Описываемый мною заседатель был один из первых уволен без прошения, под судом же он состоял давно, каковое обстоятельство в Сибири не мешает состоять на государственной службе. Вскоре к нему присоединились десятки других отозванных от «кормления» служак, и они составили чуть не целую армию «недовольных» новыми порядками и ликующих при малейшей неудаче, ошибке или невинном промахе «новых деятелей». Увольнение этого пробывшего почти десять лет в одном и том же участке заседателя случилось вследствие выкинутого им «кушдштюка» сравнительно невинно-игривого свойства. В местной врачебной управе получен был от него в одно прекрасное утро с почтою тюк, состоящий из ящика, по вскрытии которого в нем оказалась отрубленная человеческая голова с пробитым в двух местах черепом. Одновременно с этим было получено и отношение земского заседателя, к номеру которого и препровождался тюк, в каковом отношении заседатель просил врачебную управу определить причину смерти по препровождаемой при сем голове, отрезанной им, заседателем, от трупа крестьянина, найденного убитым в семи верстах от такого-то села. При этом заседатель присовокупил, что на остальном теле убитого знаков насильственной смерти, по наружному осмотру, не обнаружено. Врачебная управа, получив такую неожиданную посылку, сообщила о таком «необычайном казусе» по начальству, которое ввиду наступивших новых веяний и уволило «рьяного оператора» от службы. Интересно то, что уволенный заседатель никак, вероятно, и до сих пор не может понять, за что его уволили, так как, по его словам, он сделал это единственно, дабы не затруднять начальства и не наносить ущерб казне уплатою прогонов окружному врачу. Под судом же этот заседатель состоял по делам «почище», которые, впрочем, все сводятся к тому, что он не только «брал» — что в прежнее время в Сибири не считалось даже проступком — но брал «не по чину».

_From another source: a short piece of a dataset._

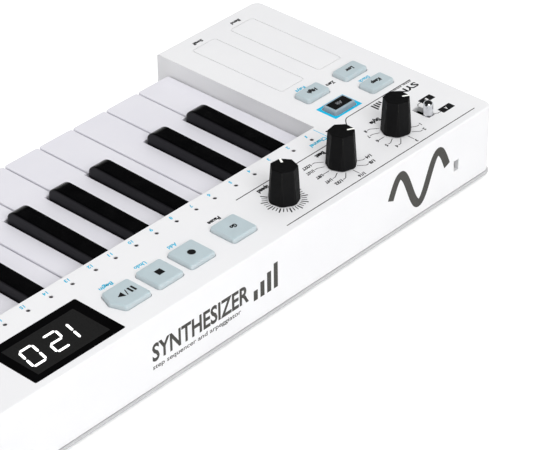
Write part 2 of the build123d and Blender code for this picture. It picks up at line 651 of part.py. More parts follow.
def usb_socket(body_z):
    """Square socket with a tongue."""
    width, height = USB_SIZE
    body = block((USB_JACK - width / 2 - 1, USB_JACK + width / 2 + 1), (JACK_BACK, JACK_FACE), body_z)
    mouth_x = (USB_JACK - width / 2 + 1.8, USB_JACK + width / 2 - 1.8)
    mouth_z = (JACK_Z - height / 2 + 1.5, JACK_Z + height / 2 - 1.5)
    body -= block(mouth_x, (JACK_FACE - 10, JACK_FACE + OVERRUN), mouth_z)
    tongue_z = (JACK_Z - 1.6, JACK_Z + 1.6)
    return single(body + block((USB_JACK - 2.8, USB_JACK + 2.8), (JACK_FACE - 11, JACK_FACE - 1), tongue_z))


def power_socket(body_z):
    """Coaxial socket with its centre pin."""
    body = block((DC_JACK - DC_HALF, DC_JACK + DC_HALF), (JACK_BACK, JACK_FACE), body_z)
    body -= rod_y(DC_JACK, (JACK_FACE - 10, JACK_FACE + OVERRUN), JACK_Z, DC_BORE)
    return single(body + rod_y(DC_JACK, (JACK_FACE - 11, JACK_FACE - 1), JACK_Z, 1.0))


def rear_jacks():
    """Connector bodies that face the openings in the back wall."""
    body_z = (JACK_Z - JACK_HALF_HEIGHT, BOARD_TOP - BOARD_THICKNESS)
    pieces = [mini_jack(x, body_z) for x in MINI_JACKS]
    pieces.append(pedal_jack(body_z))
    pieces += [din_socket(x, body_z) for x in DIN_JACKS]
    pieces.append(usb_socket(body_z))
    switch_x = (POWER_SWITCH - SWITCH_HALF, POWER_SWITCH + SWITCH_HALF)
    pieces.append(block(switch_x, (JACK_BACK, JACK_FACE), body_z))
    pieces.append(power_socket(body_z))
    save("rear_jacks", *pieces)


def build():
    """Write every node."""
    top_case()
    bottom_plate()
    feet_and_screws()
    for index in range(WHITE_COUNT):
        white_key(index)
    for name, x in black_key_centres():
        black_key(name, x)
    key_frame()
    circuit_board()
    display_window()
    for node, x in KNOBS.items():
        knob(node, x)
    for node, place, size, point in button_rows():
        button(node, place, size, point)
    sequence_lever()
    rear_jacks()


build()
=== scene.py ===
"""Looks of the slim keyboard synthesizer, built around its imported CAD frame.

Lengths are in millimetres, apart from what goes straight to Blender, which is in metres.
"""
import json
import math

import bmesh
import bpy
from mathutils import Matrix, Vector


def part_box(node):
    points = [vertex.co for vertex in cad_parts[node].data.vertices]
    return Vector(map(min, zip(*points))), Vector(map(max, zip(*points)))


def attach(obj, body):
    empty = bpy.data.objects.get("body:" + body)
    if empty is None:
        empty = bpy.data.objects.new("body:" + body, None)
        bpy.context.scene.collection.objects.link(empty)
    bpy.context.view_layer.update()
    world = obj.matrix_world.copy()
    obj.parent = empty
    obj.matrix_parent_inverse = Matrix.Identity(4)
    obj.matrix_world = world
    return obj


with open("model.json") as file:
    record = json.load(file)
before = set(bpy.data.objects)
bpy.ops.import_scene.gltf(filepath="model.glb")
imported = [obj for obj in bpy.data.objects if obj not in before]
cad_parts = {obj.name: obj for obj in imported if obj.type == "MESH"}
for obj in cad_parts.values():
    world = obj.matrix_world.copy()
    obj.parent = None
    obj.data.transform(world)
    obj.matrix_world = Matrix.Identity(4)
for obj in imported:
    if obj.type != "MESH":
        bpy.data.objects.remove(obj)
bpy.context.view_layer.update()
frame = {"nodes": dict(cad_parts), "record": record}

MM = 0.001
CASE = "case"


def low_corner(node):
    """Lowest corner of a CAD node, in millimetres."""
    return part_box(node)[0] / MM


def high_corner(node):
    """Highest corner of a CAD node, in millimetres."""
    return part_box(node)[1] / MM


def middle(node):
    """Centre of a CAD node, in millimetres."""
    return (low_corner(node) + high_corner(node)) / 2


PANEL = high_corner("top_case").z
BACK = high_corner("top_case").y
OCTAVE = low_corner("key_c2").x - low_corner("key_c1").x
KEYS_LEFT = low_corner("key_c1").x - 0.45
# The printing sits a little off the knob centres.
PRINT_SHIFT = Vector((0.2, -0.3, 0.0))
MODE = middle("mode_knob") + PRINT_SHIFT
DIVISION = middle("division_knob") + PRINT_SHIFT
RATE = middle("rate_knob") + PRINT_SHIFT
LIGHT_ROW = MODE.y - 22.9
INK_RISE = 0.03
INK_ROOT = 0.01


# ---------------------------------------------------------------- materials

def linear(red, green, blue):
    """Screen colour in 0..255 as a linear colour."""
    values = [channel / 255 for channel in (red, green, blue)]
    return [v / 12.92 if v <= 0.04045 else ((v + 0.055) / 1.055) ** 2.4 for v in values] + [1.0]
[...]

В делопроизводстве-то такого сибирского «юса» мне приходилось разбираться.
Выехав из города рано утром, я прибыл в село, служившее конечной целью моего путешествия, когда уже стало смеркаться. Дело было зимой. Село было большое — в Сибири, впрочем, мелких поселений-деревень почти нет, и села, хотя отстоят друг от друга на сотни верст, но зато всегда громадны. Существуют такие, которые тянутся на протяжении семи и более верст. Крестьяне живут зажиточно, у них, по большей части, двухэтажные дома. В селе всегда имеется церковь, трактир, несколько лавок с овощным и панским товаром и неизменный «питейный». Лишь на краях каждого села, у «поскотины», как именуется здесь околица, ютятся «мазанки» — глиняные лачуги ссыльно-поселенцев. Они составляют в сибирских селах как бы отдельную корпорацию и, по большей части, служат в работниках у крестьян.

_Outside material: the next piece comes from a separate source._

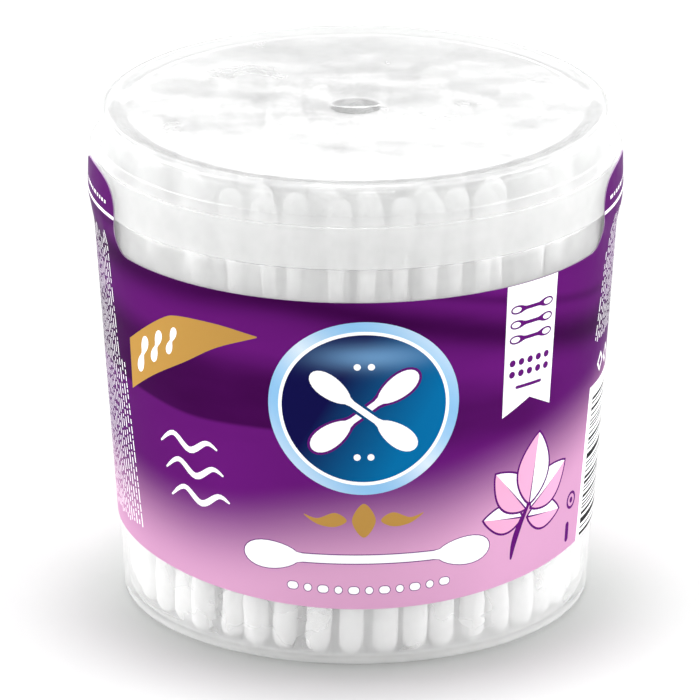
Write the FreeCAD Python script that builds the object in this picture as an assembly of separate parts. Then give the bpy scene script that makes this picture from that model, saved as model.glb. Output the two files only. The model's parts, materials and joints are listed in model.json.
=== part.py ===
import FreeCAD, Part
import math
import os

os.makedirs("parts", exist_ok=True)

V = FreeCAD.Vector
ORIGIN = V(0, 0, 0)
UP = V(0, 0, 1)

# ---------------------------------------------------------------------------
# Driving dimensions, in millimetres.
# Origin at the centre of the base, on the surface the tub stands on. +Z is up,
# and the front of the wrap looks along -Y.
# ---------------------------------------------------------------------------
HEIGHT = 80.0            # surface to the lid's raised rim

# Moulded tub: wall on a straight draft, radius at two heights
WALL_Z_LOW, WALL_R_LOW = 4.0, 37.0
WALL_Z_HIGH, WALL_R_HIGH = 67.0, 41.2
WALL_T = 0.8
FLOOR_TOP = 1.1
FLOOR_T = 0.8
FOOT_R_IN = 33.9         # inner radius of the standing ring
CORNER_R_OUT = 1.3
CORNER_R_IN = 1.0
SHOULDER_Z = 66.9        # ledge under the lid's lower edge
NECK_R_OUT = 40.65
NECK_R_IN = 39.85
RIM_Z = 73.2             # top of the neck, inside the lid
BEAD_Z = 70.6            # guide bead round the neck
BEAD_R = 40.82

# Moulded lid
LID_T = 0.8
LID_BOTTOM_Z = 67.2
LID_SKIRT_R = 41.8       # lower skirt, outside
LID_SKIRT_R_TOP = 41.68
LID_LEDGE_Z = 73.85      # top of the lower skirt
LID_SLOPE_TOP_Z = 75.2
LID_UPPER_R = 40.3       # upper skirt, outside, at its foot
LID_CORNER_R = 1.0
LID_TOP_R = 39.35        # widest point of the top corner
LID_PANEL_Z = 79.55      # flat panel inside the raised rim
LID_RIM_R_IN = 36.6
GATE_R = 4.0             # shallow moulding dimple at the lid's centre
GATE_DEPTH = 0.35

# Film wrap and its two seal tabs
FILM_T = 0.15
FILM_GAP = 0.01
WRAP_TURN_DEG = 1.9      # the wrap sits turned this much to the right
WRAP_TOP_Z = 61.55
WRAP_BOTTOM_Z = 9.9      # at the front and the back
WRAP_RISE = 3.3          # the lower edge is this much higher at the sides
TAB_ROOT_TOP_Z = 66.6    # end of the wrap's part of each tab
SEAL_BOTTOM_Z = 67.35    # start of the lid's part of each tab
TAB_TOP_Z = 73.5
TONGUE_DEG = 78.0        # middle of each tongue, turned from the middle of the front
SEAM_START_DEG, SEAM_END_DEG = 178.0, 186.0   # overlapped end, at the back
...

Уже совсем смерклось, когда ямщик мой лихо вкатил в распахнутые настежь ворота «земской квартиры», где я решил отдохнуть до утра, когда прибудет извещенный о моем приезде заседатель и мы примемся за «дела». «Земской квартирой», или «дворянской», называется в Сибири дом зажиточного крестьянина, где есть две-три чистые комнаты, которые он отдает «под проезжающих чиновников», за что получает известное вознаграждение от казны. Убранство этих «земских квартир» нимало не отличается от убранства помещений других зажиточных крестьян, в которых они живут сами. Те же беленые стены с видами Афонских гор и другими «божественными картинками», с портретами Государя и Государыни и других членов Императорской фамилии, без которых немыслим ни один дом сибирского крестьянина, боготворящего своего Царя-Батюшку, та же старинная мебель — иногда даже красного дерева диваны с деревянными лакированными спинками, небольшое простеночное зеркало в раме и непременно старинный буфет со стеклами затейливого устройства, точно перевезенный из деревенского дома «старосветского» помещика и Бог весть как попавший в далекие Сибирские Палестины.